Lire une revue en voyage : à chacun sa méthode !

A côté de moi dans le train, une dame attaque la lecture de son Point de Vue dès le démarrage du train. Page après page dans le détail.Toutes les légendes des images montrant dans toutes les postures, nos élus, nos rois, nos reines et nos peoples y passent. Jusqu’ici pourquoi pas. Je lis bien moi un magazine uniquement réservé à l’opéra que seuls deux marchands de journaux dans Bordeaux, vendent. Tout à coup la page, aidée par un doigt longuement mouillé, bascule à gauche et mon oeil tombe sur deux pages réservées à Arthur Rimbaud. A peine ai-je eu le temps de lire le mot Rimbaud qu’elle passe brutalement à la page suivante. Elle n’ai jamais revenu sur cette double page. Pourquoi ? J’avais presque envie de lui poser la question, mais de quoi je me serais mêlé ! Ainsi je ne saurais jamais pourquoi cette vieille dame n’a pas lu ces deux pages (ou tout au moins les légendes des photos) sur Rimbaud. Il est vrai qu’il ne devait pas y avoir écrit : « vu à la télé ».

Devant moi dans le train deux femmes de la trentaine lisent dans une revue spécialisée la programmation culturelle parisienne et tombe sur l’annonce d’un spectacle d’un musicien très cher au coeur d’une d’entre elles. Cette fan s’esclaffe : « comme toujours on n’est au courant de rien ! ». Pauvre musicien responsable de cette subite montée d’adrénaline. S’il avait su, il lui aurait envoyé un mail pour lui dire où il se produisait…
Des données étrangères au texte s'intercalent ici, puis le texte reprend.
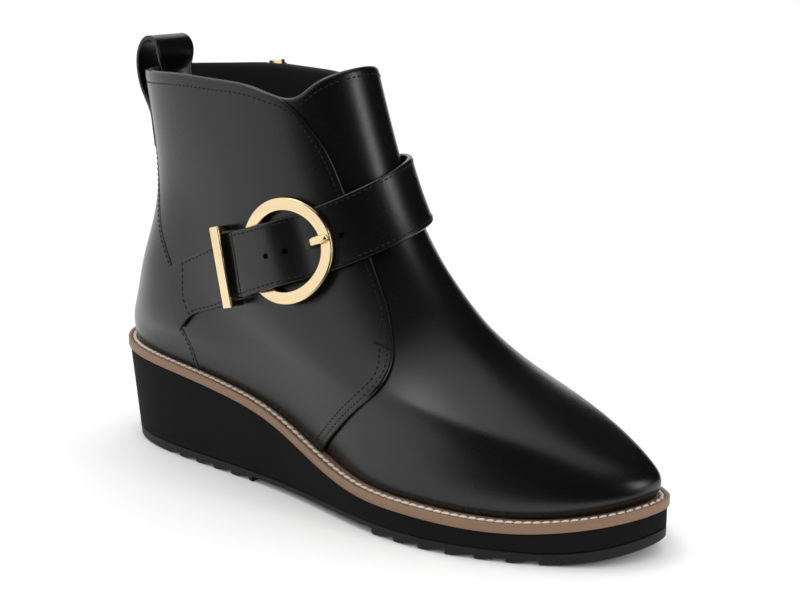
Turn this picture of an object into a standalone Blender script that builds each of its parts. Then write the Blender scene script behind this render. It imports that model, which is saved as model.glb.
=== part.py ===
"""Wedge ankle boot for the right foot, built as separate pieces.

Metres. +X runs from heel to toe, +Y to the inner side of the foot and +Z up.
The origin is on the floor, under the middle of the welt's length and width.
"""
import math

import bmesh
import bpy
import numpy as np

# Sole
SOLE_LENGTH = 0.2645
BALL_WIDTH = 0.0892
HEEL_HEIGHT = 0.0420
OUTSOLE_THICKNESS = 0.0045
TOE_SPRING = 0.0064
TREAD_DEPTH = 0.0025
TREAD_PITCH = 0.0109
TREAD_LAND = 0.16
HEEL_TREAD_START = 0.187
FORE_TREAD_START = 0.633
HEEL_TEETH = 5
FOREFOOT_TEETH = 6
WELT_THICKNESS = 0.0038
WELT_BAND = 0.0130
SOLE_INSET = 0.0008
HEEL_TAPER = 0.0034

# Stitch groove in the welt's top
GROOVE_INSET = 0.0017
GROOVE_WIDTH = 0.0024
GROOVE_DEPTH = 0.0008

# Upper
SHAFT_HEIGHT = 0.1710
UPPER_WALL = 0.0024
FEATHER_INSET = 0.0050
QUARTER_INSET = 0.0010
RAND_BULGE = 0.0008
RAND_RISE = 0.0090
OVERLAY_THICKNESS = 0.0016
COUNTER_THICKNESS = 0.0019
SEAM_GAP = 0.0003
SEAT_MARGIN = 0.0200
INSOLE_THICKNESS = 0.0030
INSOLE_GAP = 0.0004

# Strap and buckle
STRAP_WIDTH = 0.0262
STRAP_THICKNESS = 0.0020
STRAP_PLAY = 0.0005
SHORT_STRAP_REACH = 0.0530
RING_OUTER_RADIUS = 0.0206
RING_FACE = 0.0050
RING_THICKNESS = 0.0028
PRONG_WIDTH = 0.0034
PRONG_THICKNESS = 0.0022
SHANK_THICKNESS = 0.0009
SHANK_PLAY = 0.0001
KEEPER_REACH = 0.0284
KEEPER_BAR = 0.0050
KEEPER_THICKNESS = 0.0024
STRAP_HOLE_RADIUS = 0.0011
STRAP_HOLE_PITCH = 0.0076

# Pull loop
LOOP_WIDTH = 0.0210
LOOP_THICKNESS = 0.0018
LOOP_PLAY = 0.0005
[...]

Dans l’avion à côté de moi : un couple cinquantenaire nouvellement constitué à en croire et à surtout voir leur comportement frôlant l’extase. Sur son épaule pendant que Monsieur lui lit et commente chaque ligne et chaque photo du Reader’s Digest, elle ne disait mot et avait fermé les yeux. L’écoutait-elle (ou pas) ? C’est beau l’amour béat ! Mais pour moi les synthèses de revues à la sauce « je t’aime dont ferme les yeux et écoute ! » trop peu pour m’assoupir.